§ Exercise
Copy all the material below, exactly as it stands.

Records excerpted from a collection
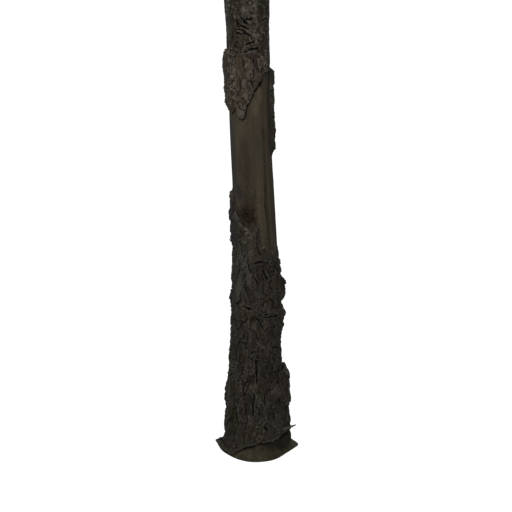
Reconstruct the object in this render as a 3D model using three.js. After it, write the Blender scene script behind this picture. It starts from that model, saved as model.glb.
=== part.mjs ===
// A standing dead conifer trunk: bare wood with a root flare and a snapped top, and the slabs of
// bark that still cling to it. Millimetres, +Z up, origin on the flat cut under the root flare.
// Angles run round the trunk in degrees: 0 is the front (-Y), 90 the right (+X), 180 the back.
import * as THREE from 'three';

// ---- Driving dimensions ----

// Wood above the root flare: height, radius and centreline offset of each station.
const STATIONS = [
  { z: 0, r: 118, x: 4, y: 0 },
  { z: 300, r: 118, x: 5, y: 0 },
  { z: 600, r: 118, x: 3, y: 2 },
  { z: 900, r: 118.5, x: 3, y: 4 },
  { z: 1120, r: 118.5, x: 3, y: 5 },
  { z: 1300, r: 115, x: -3, y: 4 },
  { z: 1530, r: 111, x: -14, y: 2 },
  { z: 1720, r: 108, x: -24, y: 0 },
  { z: 1900, r: 107, x: -31, y: -2 },
  { z: 2100, r: 104, x: -37, y: -2 },
  { z: 2350, r: 99, x: -43, y: 0 },
  { z: 2500, r: 104, x: -48, y: 3 },
  { z: 2950, r: 98, x: -60, y: 8 },
];

// Root flare: how far each part reaches out at the ground and how fast it fades upwards.
const FLARE = { reach: 78, height: 280 };
const FOOT_LIP = { reach: 36, height: 20 };
const ROOT_LOBES = [
  { waves: 2, at: 90, size: 5 },
  { waves: 3, at: 82, size: 4 },
  { waves: 5, at: 12, size: 4 },
];
const LOBE_HEIGHT = 120;
const SHAFT_WAVES = [
  { waves: 2, size: 1.6, turn: 0.0011 },
  { waves: 3, size: 1.1, turn: -0.0017 },
];

// The snapped top: a jagged rim, one tall tongue of wood left on it at the back, and a hollow
// towards the pith.
const RIM_HEIGHT = 2640;
const SPLINTERS = [
  { at: 160, width: 40, rise: 280 },
  { at: -112, width: 17, rise: 80 },
  { at: -38, width: 19, rise: 58 },
  { at: 12, width: 12, rise: 34 },
  { at: 62, width: 15, rise: 66 },
];
const HOLLOW_DEPTH = 55;
const HOLLOW_RINGS = [0.8, 0.55, 0.28];
const HOLLOW_JAG = 8;

// Mesh fineness of the trunk.
const TRUNK_SIDES = 36;
const FOOT_ROWS = [0, 4, 9, 15, 22, 31, 42, 57, 78, 106, 142, 190, 250, 325, 415, 520];
const SHAFT_TOP = 2500;
const SHAFT_ROW = 82;
const RIM_ROWS = 3;

// Bark: clearance to the wood, joint between neighbouring slabs, and mesh fineness.
const CLEARANCE = 1.1;
const JOINT = 7;
const COLUMN_ANGLE = 10.5;
const ROW_HEIGHT = 78;
const FOOT_ROW_POWER = 1.5;
const FOOT_EXTRA = 2;
const LIFT_POWER = 4;
const EDGE_THICKNESS = 0.62;
const PLATE_RELIEF = 0.16;
const RAGGED = [
  { size: 7, round: 7, up: 1 / 160 },
  { size: 4, round: 13, up: -1 / 90 },
];
const WAVER = { size: 1.4, round: 2, up: 1 / 75 };

// Heights of the joints that run round the trunk between one slab and the next.
const LOW_JOINT = 470;
const MID_JOINT = 862;
const LOOSE_TOP = 508;
const LEFT_FOOT_TOP = 210;
const LEFT_MID_TOP = 918;
const BACK_JOINT = 590;
const BRIDGE_FOOT = 1250;
const BRIDGE_TOP = 1934;
const UPPER_TOP = 2250;

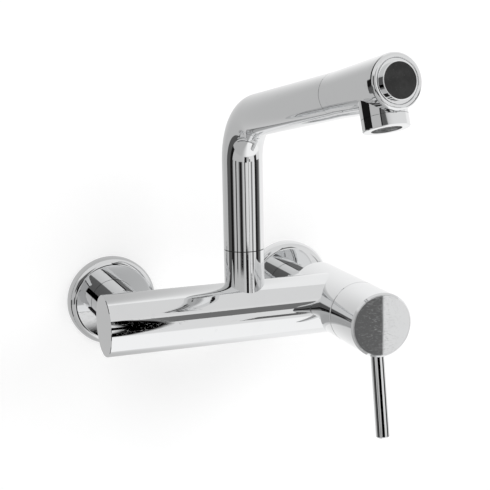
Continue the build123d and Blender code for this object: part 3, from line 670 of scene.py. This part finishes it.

§ Exercise output
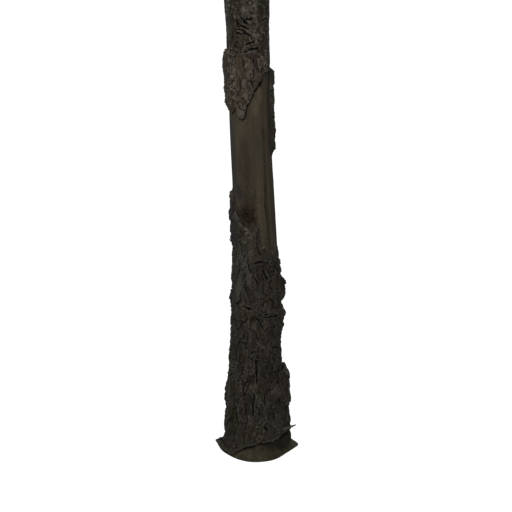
Reconstruct the object in this render as a 3D model using three.js. After it, write the Blender scene script behind this picture. It starts from that model, saved as model.glb.
=== part.mjs ===
// A standing dead conifer trunk: bare wood with a root flare and a snapped top, and the slabs of
// bark that still cling to it. Millimetres, +Z up, origin on the flat cut under the root flare.
// Angles run round the trunk in degrees: 0 is the front (-Y), 90 the right (+X), 180 the back.
import * as THREE from 'three';

// ---- Driving dimensions ----

// Wood above the root flare: height, radius and centreline offset of each station.
const STATIONS = [
  { z: 0, r: 118, x: 4, y: 0 },
  { z: 300, r: 118, x: 5, y: 0 },
  { z: 600, r: 118, x: 3, y: 2 },
  { z: 900, r: 118.5, x: 3, y: 4 },
  { z: 1120, r: 118.5, x: 3, y: 5 },
  { z: 1300, r: 115, x: -3, y: 4 },
  { z: 1530, r: 111, x: -14, y: 2 },
  { z: 1720, r: 108, x: -24, y: 0 },
  { z: 1900, r: 107, x: -31, y: -2 },
  { z: 2100, r: 104, x: -37, y: -2 },
  { z: 2350, r: 99, x: -43, y: 0 },
  { z: 2500, r: 104, x: -48, y: 3 },
  { z: 2950, r: 98, x: -60, y: 8 },
];

// Root flare: how far each part reaches out at the ground and how fast it fades upwards.
const FLARE = { reach: 78, height: 280 };
const FOOT_LIP = { reach: 36, height: 20 };
const ROOT_LOBES = [
  { waves: 2, at: 90, size: 5 },
  { waves: 3, at: 82, size: 4 },
  { waves: 5, at: 12, size: 4 },
];
const LOBE_HEIGHT = 120;
const SHAFT_WAVES = [
  { waves: 2, size: 1.6, turn: 0.0011 },
  { waves: 3, size: 1.1, turn: -0.0017 },
];

// The snapped top: a jagged rim, one tall tongue of wood left on it at the back, and a hollow
// towards the pith.
const RIM_HEIGHT = 2640;
const SPLINTERS = [
  { at: 160, width: 40, rise: 280 },
  { at: -112, width: 17, rise: 80 },
  { at: -38, width: 19, rise: 58 },
  { at: 12, width: 12, rise: 34 },
  { at: 62, width: 15, rise: 66 },
];
const HOLLOW_DEPTH = 55;
const HOLLOW_RINGS = [0.8, 0.55, 0.28];
const HOLLOW_JAG = 8;

// Mesh fineness of the trunk.
const TRUNK_SIDES = 36;
const FOOT_ROWS = [0, 4, 9, 15, 22, 31, 42, 57, 78, 106, 142, 190, 250, 325, 415, 520];
const SHAFT_TOP = 2500;
const SHAFT_ROW = 82;
const RIM_ROWS = 3;

// Bark: clearance to the wood, joint between neighbouring slabs, and mesh fineness.
const CLEARANCE = 1.1;
const JOINT = 7;
const COLUMN_ANGLE = 10.5;
const ROW_HEIGHT = 78;
const FOOT_ROW_POWER = 1.5;
const FOOT_EXTRA = 2;
const LIFT_POWER = 4;
const EDGE_THICKNESS = 0.62;
const PLATE_RELIEF = 0.16;
const RAGGED = [
  { size: 7, round: 7, up: 1 / 160 },
  { size: 4, round: 13, up: -1 / 90 },
];
const WAVER = { size: 1.4, round: 2, up: 1 / 75 };

// Heights of the joints that run round the trunk between one slab and the next.
const LOW_JOINT = 470;
const MID_JOINT = 862;
const LOOSE_TOP = 508;
const LEFT_FOOT_TOP = 210;
const LEFT_MID_TOP = 918;
const BACK_JOINT = 590;
const BRIDGE_FOOT = 1250;
const BRIDGE_TOP = 1934;
const UPPER_TOP = 2250;

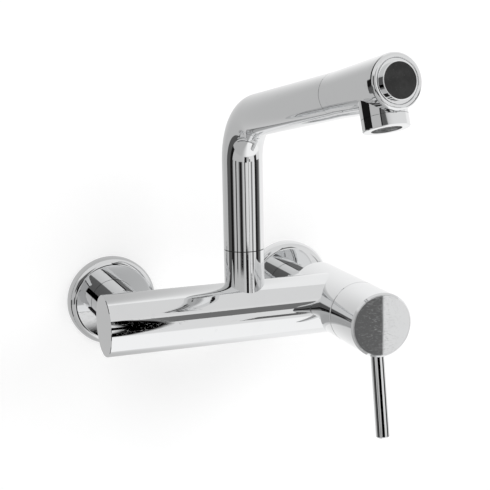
Continue the build123d and Blender code for this object: part 3, from line 670 of scene.py. This part finishes it.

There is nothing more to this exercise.